> GIVEN PROBLEM: Beginning with the first line of the entries below, quote each line until you reach and include the line with "return [tuple(matrix @".
::::::
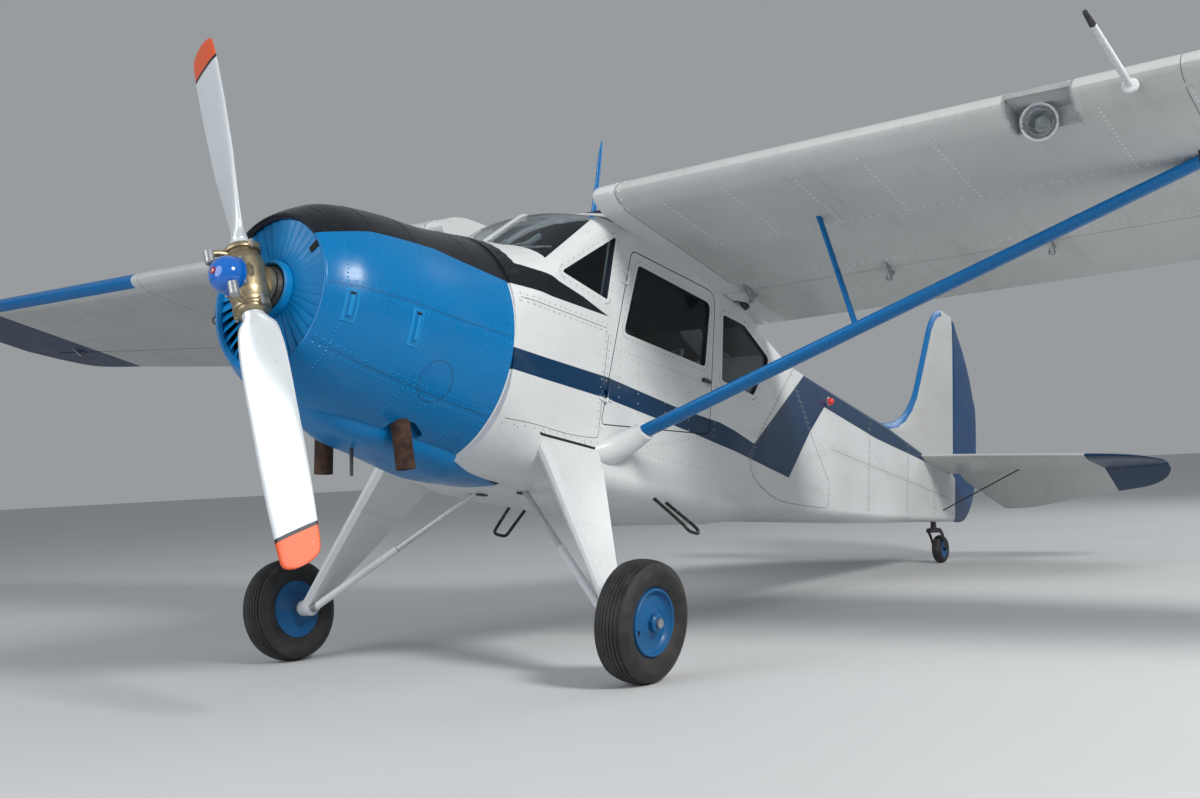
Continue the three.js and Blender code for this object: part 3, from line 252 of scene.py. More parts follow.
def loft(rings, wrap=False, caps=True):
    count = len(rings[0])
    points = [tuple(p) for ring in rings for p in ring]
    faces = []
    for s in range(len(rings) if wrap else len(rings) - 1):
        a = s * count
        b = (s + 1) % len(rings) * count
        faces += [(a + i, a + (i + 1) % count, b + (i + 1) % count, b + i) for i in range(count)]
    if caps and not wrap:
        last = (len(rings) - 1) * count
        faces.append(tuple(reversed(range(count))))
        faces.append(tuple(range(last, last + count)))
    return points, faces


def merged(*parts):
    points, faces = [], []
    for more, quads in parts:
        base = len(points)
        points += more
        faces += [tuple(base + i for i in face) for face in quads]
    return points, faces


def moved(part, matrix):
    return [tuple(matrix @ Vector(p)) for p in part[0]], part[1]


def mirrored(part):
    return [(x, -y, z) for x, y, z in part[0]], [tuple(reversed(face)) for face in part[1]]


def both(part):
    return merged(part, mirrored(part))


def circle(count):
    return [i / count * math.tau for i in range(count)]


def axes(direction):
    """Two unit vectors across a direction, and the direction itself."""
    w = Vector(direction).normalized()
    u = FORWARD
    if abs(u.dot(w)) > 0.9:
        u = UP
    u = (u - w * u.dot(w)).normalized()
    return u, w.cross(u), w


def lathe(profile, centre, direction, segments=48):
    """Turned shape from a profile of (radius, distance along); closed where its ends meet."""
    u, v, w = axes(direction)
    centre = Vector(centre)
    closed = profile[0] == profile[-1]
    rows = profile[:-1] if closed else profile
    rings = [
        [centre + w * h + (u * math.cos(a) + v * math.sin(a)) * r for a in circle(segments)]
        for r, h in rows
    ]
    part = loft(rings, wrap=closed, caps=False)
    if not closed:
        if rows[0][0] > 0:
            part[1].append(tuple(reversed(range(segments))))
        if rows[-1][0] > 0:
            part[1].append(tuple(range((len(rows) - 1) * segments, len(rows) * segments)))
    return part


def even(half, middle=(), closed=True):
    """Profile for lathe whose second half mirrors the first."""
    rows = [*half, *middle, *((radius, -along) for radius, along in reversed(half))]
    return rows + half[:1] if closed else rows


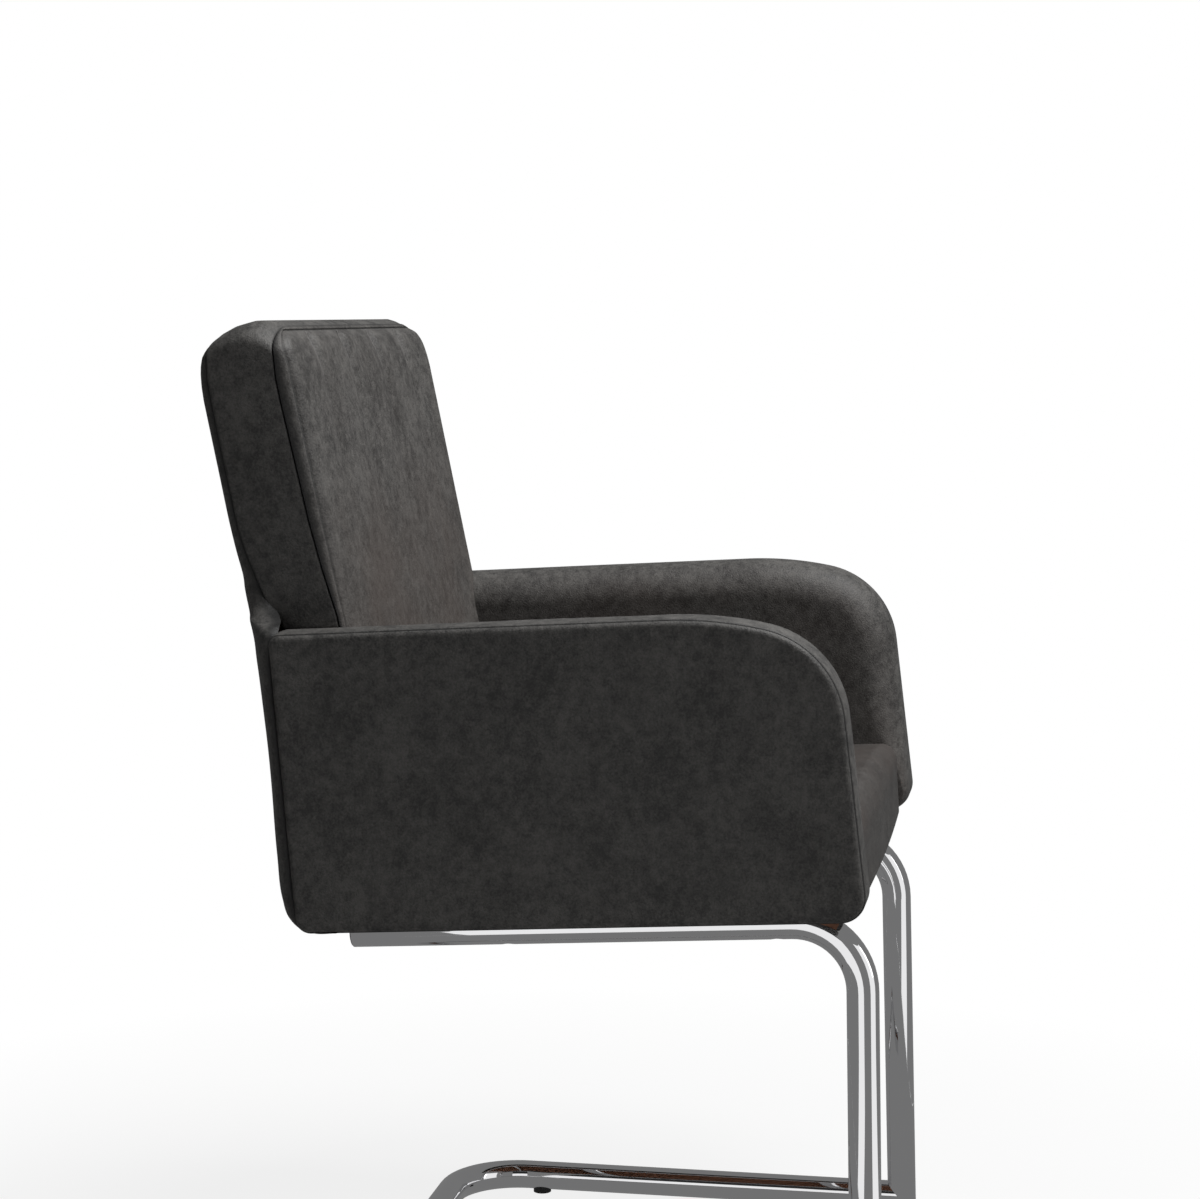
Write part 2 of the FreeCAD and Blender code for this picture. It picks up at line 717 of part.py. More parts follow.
::::::
> RESPONSE TO THIS EXERCISE:
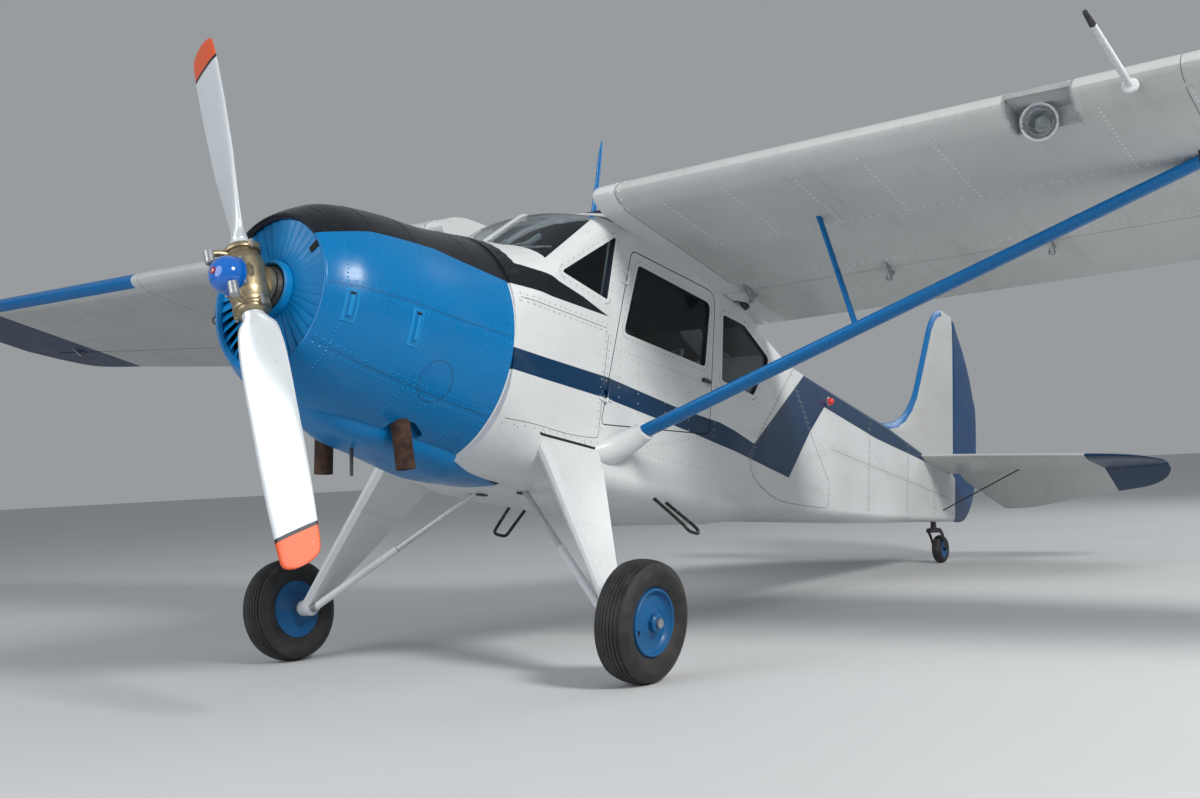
Continue the three.js and Blender code for this object: part 3, from line 252 of scene.py. More parts follow.
def loft(rings, wrap=False, caps=True):
    count = len(rings[0])
    points = [tuple(p) for ring in rings for p in ring]
    faces = []
    for s in range(len(rings) if wrap else len(rings) - 1):
        a = s * count
        b = (s + 1) % len(rings) * count
        faces += [(a + i, a + (i + 1) % count, b + (i + 1) % count, b + i) for i in range(count)]
    if caps and not wrap:
        last = (len(rings) - 1) * count
        faces.append(tuple(reversed(range(count))))
        faces.append(tuple(range(last, last + count)))
    return points, faces


def merged(*parts):
    points, faces = [], []
    for more, quads in parts:
        base = len(points)
        points += more
        faces += [tuple(base + i for i in face) for face in quads]
    return points, faces


def moved(part, matrix):
    return [tuple(matrix @ Vector(p)) for p in part[0]], part[1]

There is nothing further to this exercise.